**Directions for this task**
Write out only the span of lines that begins at the line with "What OpenSCAD source" and ends at the line with "led_side = 5; // [3.5:0.1:6]". Keep both end lines, word for word.

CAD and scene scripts
+ + +
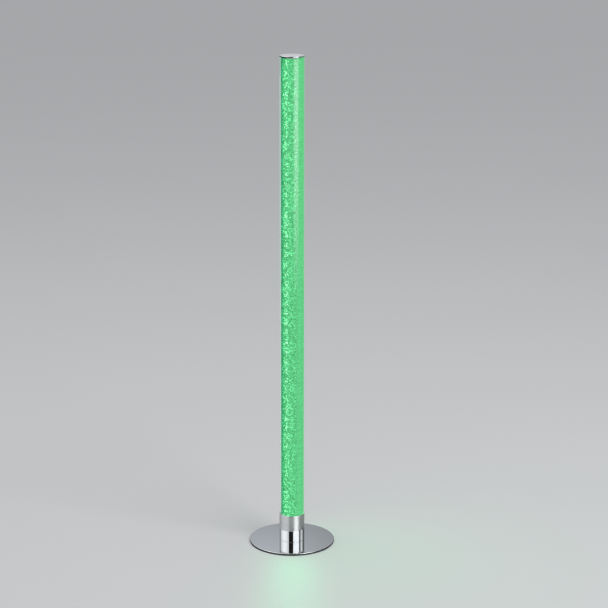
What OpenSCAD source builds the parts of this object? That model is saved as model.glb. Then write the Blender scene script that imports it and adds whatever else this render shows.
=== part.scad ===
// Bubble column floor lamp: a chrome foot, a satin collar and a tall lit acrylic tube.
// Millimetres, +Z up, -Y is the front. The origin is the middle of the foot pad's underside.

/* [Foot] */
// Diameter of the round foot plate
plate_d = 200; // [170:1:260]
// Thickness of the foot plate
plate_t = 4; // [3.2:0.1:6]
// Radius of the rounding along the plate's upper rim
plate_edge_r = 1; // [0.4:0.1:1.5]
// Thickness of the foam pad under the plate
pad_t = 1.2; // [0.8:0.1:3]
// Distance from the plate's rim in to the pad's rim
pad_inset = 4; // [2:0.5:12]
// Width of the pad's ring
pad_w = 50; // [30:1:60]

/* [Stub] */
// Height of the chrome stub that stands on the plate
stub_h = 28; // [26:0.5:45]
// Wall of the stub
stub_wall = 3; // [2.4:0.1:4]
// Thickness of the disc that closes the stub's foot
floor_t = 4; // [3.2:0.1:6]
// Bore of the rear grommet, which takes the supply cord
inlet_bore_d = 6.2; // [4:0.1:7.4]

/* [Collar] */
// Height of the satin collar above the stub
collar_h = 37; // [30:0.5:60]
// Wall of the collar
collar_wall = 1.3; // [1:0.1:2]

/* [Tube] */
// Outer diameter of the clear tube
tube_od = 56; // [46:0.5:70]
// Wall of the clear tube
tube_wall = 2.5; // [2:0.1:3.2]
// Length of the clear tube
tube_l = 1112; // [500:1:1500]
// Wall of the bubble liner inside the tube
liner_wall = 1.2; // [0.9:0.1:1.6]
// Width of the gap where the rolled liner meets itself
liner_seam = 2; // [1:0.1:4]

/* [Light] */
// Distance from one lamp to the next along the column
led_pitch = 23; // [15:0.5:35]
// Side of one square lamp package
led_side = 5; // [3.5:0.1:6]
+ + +
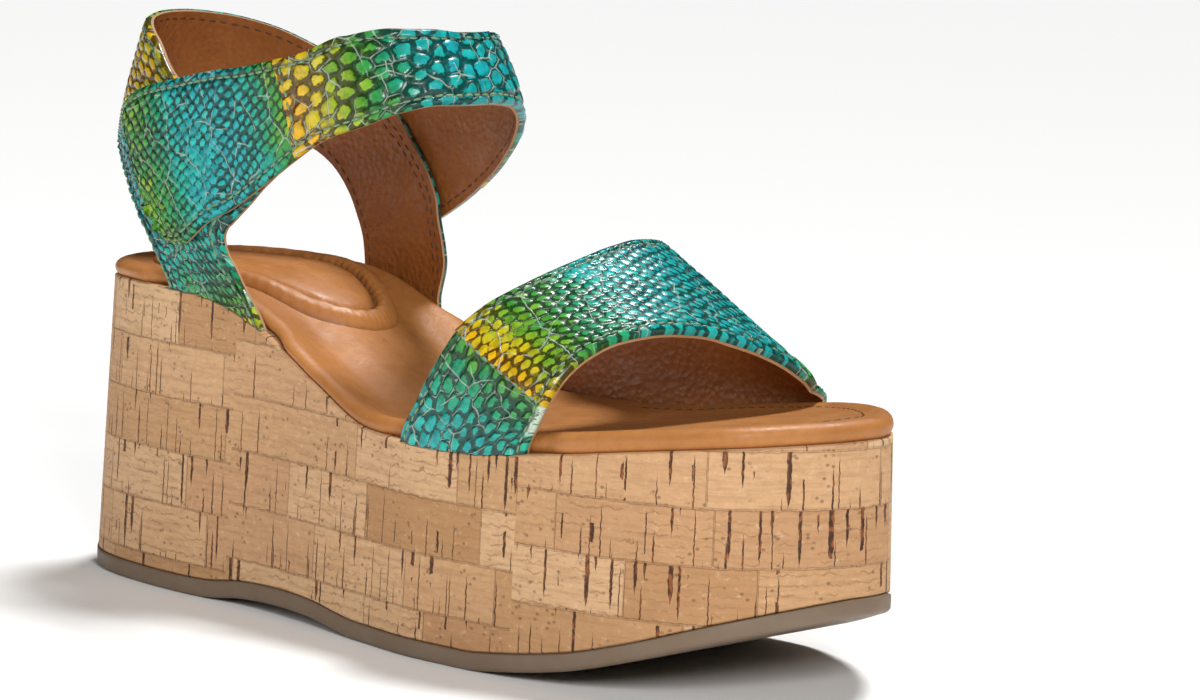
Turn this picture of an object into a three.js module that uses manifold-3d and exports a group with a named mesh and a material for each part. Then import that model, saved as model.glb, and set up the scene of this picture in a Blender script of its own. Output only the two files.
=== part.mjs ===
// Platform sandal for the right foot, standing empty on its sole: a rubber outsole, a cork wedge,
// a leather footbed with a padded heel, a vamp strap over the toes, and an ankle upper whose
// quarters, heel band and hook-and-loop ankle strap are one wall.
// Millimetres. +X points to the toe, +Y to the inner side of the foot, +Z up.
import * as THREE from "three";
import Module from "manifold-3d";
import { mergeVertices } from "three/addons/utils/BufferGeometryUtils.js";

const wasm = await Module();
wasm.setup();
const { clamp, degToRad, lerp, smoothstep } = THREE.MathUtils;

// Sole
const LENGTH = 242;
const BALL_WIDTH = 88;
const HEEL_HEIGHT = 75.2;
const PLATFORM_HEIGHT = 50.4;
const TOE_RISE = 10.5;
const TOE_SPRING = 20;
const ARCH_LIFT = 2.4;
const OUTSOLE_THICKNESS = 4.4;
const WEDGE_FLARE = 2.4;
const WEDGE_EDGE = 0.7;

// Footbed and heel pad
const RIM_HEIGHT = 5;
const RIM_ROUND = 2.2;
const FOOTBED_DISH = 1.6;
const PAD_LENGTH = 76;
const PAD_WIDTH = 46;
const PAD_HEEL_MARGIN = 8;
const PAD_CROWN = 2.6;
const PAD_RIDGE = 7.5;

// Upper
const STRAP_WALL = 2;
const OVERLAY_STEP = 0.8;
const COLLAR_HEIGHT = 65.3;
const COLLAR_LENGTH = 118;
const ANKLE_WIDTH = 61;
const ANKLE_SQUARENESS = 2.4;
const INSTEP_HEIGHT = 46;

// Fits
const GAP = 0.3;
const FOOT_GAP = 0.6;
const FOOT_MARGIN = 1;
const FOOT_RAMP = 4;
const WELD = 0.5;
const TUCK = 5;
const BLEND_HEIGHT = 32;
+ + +
**Answer to the task**
What OpenSCAD source builds the parts of this object? That model is saved as model.glb. Then write the Blender scene script that imports it and adds whatever else this render shows.
=== part.scad ===
// Bubble column floor lamp: a chrome foot, a satin collar and a tall lit acrylic tube.
// Millimetres, +Z up, -Y is the front. The origin is the middle of the foot pad's underside.

/* [Foot] */
// Diameter of the round foot plate
plate_d = 200; // [170:1:260]
// Thickness of the foot plate
plate_t = 4; // [3.2:0.1:6]
// Radius of the rounding along the plate's upper rim
plate_edge_r = 1; // [0.4:0.1:1.5]
// Thickness of the foam pad under the plate
pad_t = 1.2; // [0.8:0.1:3]
// Distance from the plate's rim in to the pad's rim
pad_inset = 4; // [2:0.5:12]
// Width of the pad's ring
pad_w = 50; // [30:1:60]

/* [Stub] */
// Height of the chrome stub that stands on the plate
stub_h = 28; // [26:0.5:45]
// Wall of the stub
stub_wall = 3; // [2.4:0.1:4]
// Thickness of the disc that closes the stub's foot
floor_t = 4; // [3.2:0.1:6]
// Bore of the rear grommet, which takes the supply cord
inlet_bore_d = 6.2; // [4:0.1:7.4]

/* [Collar] */
// Height of the satin collar above the stub
collar_h = 37; // [30:0.5:60]
// Wall of the collar
collar_wall = 1.3; // [1:0.1:2]

/* [Tube] */
// Outer diameter of the clear tube
tube_od = 56; // [46:0.5:70]
// Wall of the clear tube
tube_wall = 2.5; // [2:0.1:3.2]
// Length of the clear tube
tube_l = 1112; // [500:1:1500]
// Wall of the bubble liner inside the tube
liner_wall = 1.2; // [0.9:0.1:1.6]
// Width of the gap where the rolled liner meets itself
liner_seam = 2; // [1:0.1:4]

/* [Light] */
// Distance from one lamp to the next along the column
led_pitch = 23; // [15:0.5:35]
// Side of one square lamp package
led_side = 5; // [3.5:0.1:6]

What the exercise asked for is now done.